In short, we have consciousness. And this consciousness, which is the most direct experience each of us has in our subjective reality, corresponds to actual reality. Einstein pointed out, and Ratzinger is happy to repeat, that this is not an obvious, self-evident, or necessary fact.
Why should organic processes happening in three pounds of meat create an experience of subjective awareness and activity? Why should the actions of our mind correspond to the actions of inorganic matter, so that we can obtain understanding and even some mastery of it? Why should our minds tell us that 2+2=4… and it is so!
The correspondence of mind to matter, of our thoughts to reality, puts us fairly on the way to the rejection of materialism as a possible system. Materialists use rigorous logical proofs to prove that logic is merely a secretion of chemicals in the brain. They multiply words to prove that language is ultimately no different than the squawking of chickens or the soughing of wind in tree branches. They use their brains to prove that the brain is nothing but three pounds of meat in a fragile shell of bone and cartilage.
That our minds are able to extract the truth of reality at least suggests, if it doesn’t absolutely prove, that something like a mind has shaped the truth of reality in the first place. There is something (someone???) out there who has made the universe such that a rational mind can make rational sense of it, a sense which is proven in our capacity to shape reality according to our intentions and ideas.

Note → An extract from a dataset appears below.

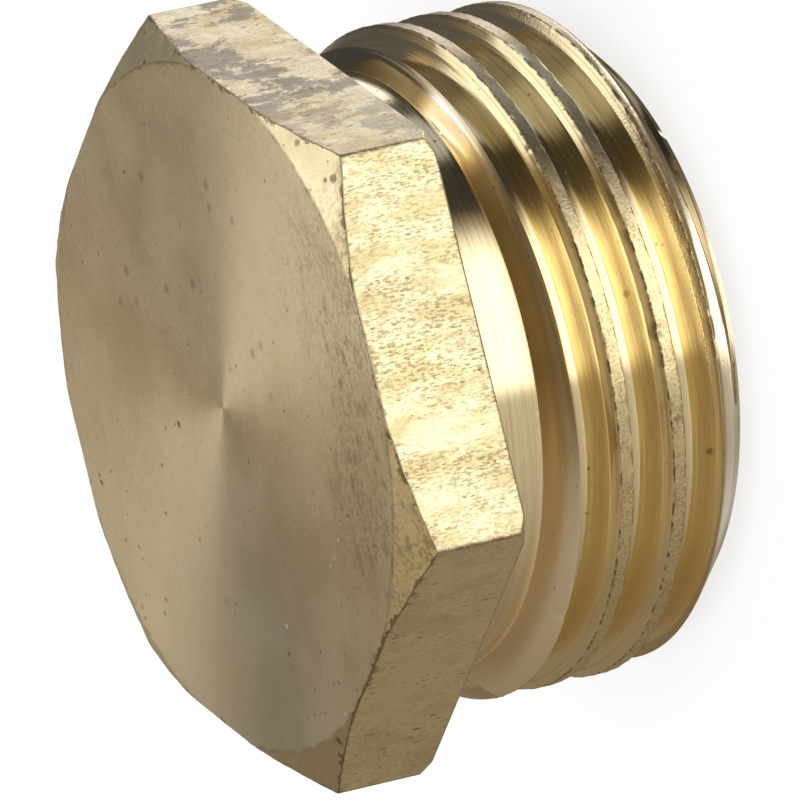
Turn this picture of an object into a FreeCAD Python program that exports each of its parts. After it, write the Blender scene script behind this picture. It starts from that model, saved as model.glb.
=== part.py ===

Those who, in the words of Mark Shea, ‘worship the intellect rather than use it’ are incapable of seeing the flaw in materialist reasoning. But it is flawed. And the flaw, while it in no way, shape, or form proves the truth of Christianity, certainly does point in that direction. We believe in a God of Logos, of rationality and order. This belief factually corresponds to the most daily experience of every human being. 2+2=4.